1剤の中に複数の薬が配合され、患者さんは1錠服用することで複数の効果が得られるようになり利便性が高くなったと言われています。「患者さんのため」というのは建前で本音はジェネリックを阻止したい「製薬企業のため」かもしれません。製薬企業にとって特許切れの期限が迫った薬を配合剤にすることでその期限を遅らせることができます。企業のジェネリック対策がこんなに配合剤を溢れ返させることになった大きな要因です。また配合剤にジェネリックがでてきたことがその増加に拍車を掛けています。薬剤師である私も早々に配合剤についていけなくなりました。「えーっと、何が入っていたかな?」カンニングメモをポケットから出してこっそり見ている始末です。薬剤師であれば覚えることが当然?いや、もう無理です。
以下一部配合錠と後発名です。

プレミネント配合錠(ロサルタンカリウム+ヒドロクロロチアジド)ロサルヒド配合錠
エックスフォージ配合錠(バルサルタン+アムロジピン)アムバロ
コディオ配合錠(バルサルタン+ヒドロクロロチアジド)バルヒディオ
カデュエット配合錠(アムロジピン+アトルバスタチン)アマルエット
ユニシア配合錠(カンデサルタンシレキセチル+アムロジピン)カムシア
ミカムロ配合錠(テルミサルタン+アムロジピンベシル酸塩)テラムロ
ミコンビ配合錠(テルミサルタン+ヒドロクロロチアジド)テルチア

ヨード造影剤を使った検査時、ビグアナイド 系糖尿病用剤 を服用中の患者さんは乳酸アシドーシスを防ぐため、ビグアナイド系 糖尿病用剤の投与 を事前に中止しなければいけません。ビグアナイド系 糖尿病用剤であるメトグルコ(メトホルミン)は周知された薬剤名ですが、合剤であるメタクト配合錠・エクメット配合錠・イニシンク配合錠、これらの今後認可されるジェネリックはメトホルミンと同様にちゃんと扱われるのか不安を覚えます。

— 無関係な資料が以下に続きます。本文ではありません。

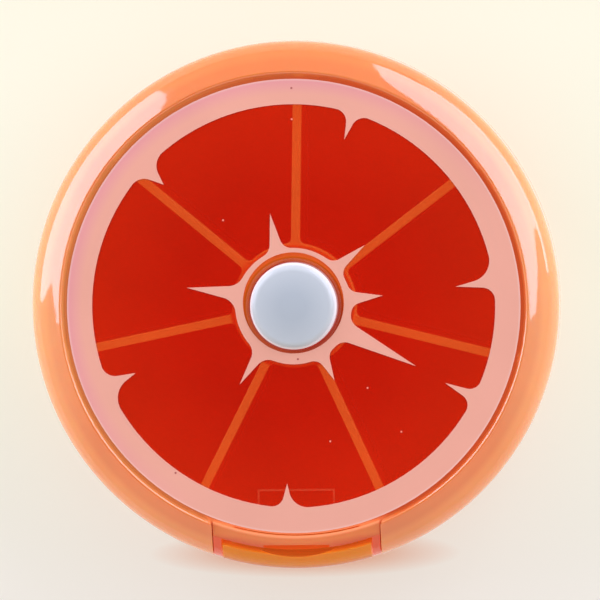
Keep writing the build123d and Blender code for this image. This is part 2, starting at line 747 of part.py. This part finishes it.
# Dispensing door: a piece of the rim that turns on the pin at its foot
with BuildPart() as dispensing_door:
    with BuildSketch(Plane.XZ):
        with BuildLine():
            break_radius = door_top_radius + door_edge_break
            back_round(0, door_foot_angle, 0)
            Line((case_radius, back_edge_radius), (case_radius, front_edge_height))
            front_round(0, break_radius)
            Polyline((break_radius, front_z(break_radius)),
                     (door_top_radius, front_z(break_radius) - door_edge_break),
                     (door_top_radius, front_z(door_top_radius, case_wall)))
            front_round(case_wall, door_top_radius)
            Line((case_inner_radius, front_edge_height), (case_inner_radius, back_edge_radius))
            back_round(case_wall, 0, door_foot_angle)
            Line(back_point(case_wall, door_foot_angle), back_point(0, door_foot_angle))
        make_face()
    revolve(axis=Axis.Z)
    with BuildSketch(Plane.YZ.offset(-door_width / 2)):
        with Locations((-case_radius, hinge_height)):
            Rectangle(case_radius, 2 * front_edge_height, align=(Align.CENTER, Align.MIN))
        with Locations((-hinge_reach, hinge_height)):
            Circle(heel_radius)
    extrude(amount=door_width, mode=Mode.INTERSECT)
    with BuildSketch(Plane.YZ.offset(-door_width / 2)):
        with Locations((-hinge_reach, hinge_height)):
            Circle(knuckle_radius)
    extrude(amount=door_width)
    add(case_outline.part, mode=Mode.INTERSECT)
    with BuildSketch(Plane.YZ.offset(-door_width / 2)):
        with Locations((-hinge_reach, hinge_height)):
            Circle(pin_radius + pin_clearance)
    extrude(amount=door_width, mode=Mode.SUBTRACT)
    # Thumbnail scoop in the top edge
    scoop_half = scoop_width / 2
    scoop_depth = scoop_reach - sqrt(door_top_radius**2 - scoop_half**2)
    scoop_radius = (scoop_half**2 + scoop_depth**2) / (2 * scoop_depth)
    with BuildSketch(Plane.XY.offset(front_edge_height)):
        with Locations((0, scoop_radius - scoop_reach)):
            Circle(scoop_radius)
    extrude(amount=front_edge_height, mode=Mode.SUBTRACT)
    # Ears inside the door carry its snap beads
    for side in (-1, 1):
        with BuildSketch(Plane.YZ.offset(side * door_width / 2)):
            with Locations((-hinge_reach, bead_z)):
                Rectangle(ear_depth, ear_height)
        extrude(amount=-side * ear_width)
        with BuildSketch(Plane.YZ.offset(side * (door_width / 2 + bead_height))):
            with Locations((-hinge_reach, bead_z)):
                Circle(bead_radius)
        extrude(amount=-side * ear_width)
finish(dispensing_door, "dispensing_door")

# Hinge pin through the door and both chute walls
with BuildPart() as door_hinge_pin:
    with BuildSketch(Plane.YZ.offset(-pin_half_length + pin_clearance)):
        with Locations((-hinge_reach, hinge_height)):
            Circle(pin_radius)
    extrude(amount=2 * (pin_half_length - pin_clearance))
finish(door_hinge_pin, "door_hinge_pin")
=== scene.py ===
import math

import bmesh
import bpy
from mathutils import Matrix, Vector


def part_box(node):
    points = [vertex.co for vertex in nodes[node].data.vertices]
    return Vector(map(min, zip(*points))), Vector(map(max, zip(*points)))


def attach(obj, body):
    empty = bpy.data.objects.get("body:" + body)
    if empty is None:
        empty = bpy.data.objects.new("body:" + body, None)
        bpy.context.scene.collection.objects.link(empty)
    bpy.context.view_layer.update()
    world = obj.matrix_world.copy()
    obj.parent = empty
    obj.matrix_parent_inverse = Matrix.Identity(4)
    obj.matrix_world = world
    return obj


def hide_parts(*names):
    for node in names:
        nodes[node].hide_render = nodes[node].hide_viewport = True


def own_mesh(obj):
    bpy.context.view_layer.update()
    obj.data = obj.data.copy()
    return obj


# A round pill organizer that lies on its back under two softboxes, seen square to its printed face.
# Metres throughout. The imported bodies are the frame; this script gives them their finishes.

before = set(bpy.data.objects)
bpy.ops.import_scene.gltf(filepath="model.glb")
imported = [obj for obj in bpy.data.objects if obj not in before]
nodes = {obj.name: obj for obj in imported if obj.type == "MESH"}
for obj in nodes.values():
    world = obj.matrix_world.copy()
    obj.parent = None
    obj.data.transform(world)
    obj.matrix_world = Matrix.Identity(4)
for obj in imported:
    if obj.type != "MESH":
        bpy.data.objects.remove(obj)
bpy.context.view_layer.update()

MM = 0.001

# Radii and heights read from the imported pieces
case_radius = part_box("front_bezel")[1].x
recess_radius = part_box("face_disc")[1].x + 0.2 * MM
disc_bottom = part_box("face_disc")[0].z
disc_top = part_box("face_disc")[1].z
wheel_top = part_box("pill_wheel")[1].z
button_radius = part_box("push_button")[1].x
spring_low, spring_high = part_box("return_spring")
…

実際、配合剤だったために病気禁忌の患者さんに投与されていたケースがありました。メトホルミンは中等度腎機能低下時には使用できない薬です。そのメトホルミンが入っているメタクト配合錠が長期間、高度腎機能低下者に投与されていました。そんな馬鹿なことがあるのかと思うかもしれませんが、私はそうは思いません。糖尿内科と腎臓内科と別の医療機関で受診し、腎機能が少しずつ低下したことや中規模医療機関の糖尿内科から近医に受診変更があり処方引き継ぎなどがその間にあり見過ごされていました。

現場を混乱させる医薬品の認可をする行政が医療現場を能力がない馬鹿だからそのようなミスを起こすのだと叱責しても安全な医療を実現することはできません。ミスが起こりにくい環境作りが必要です。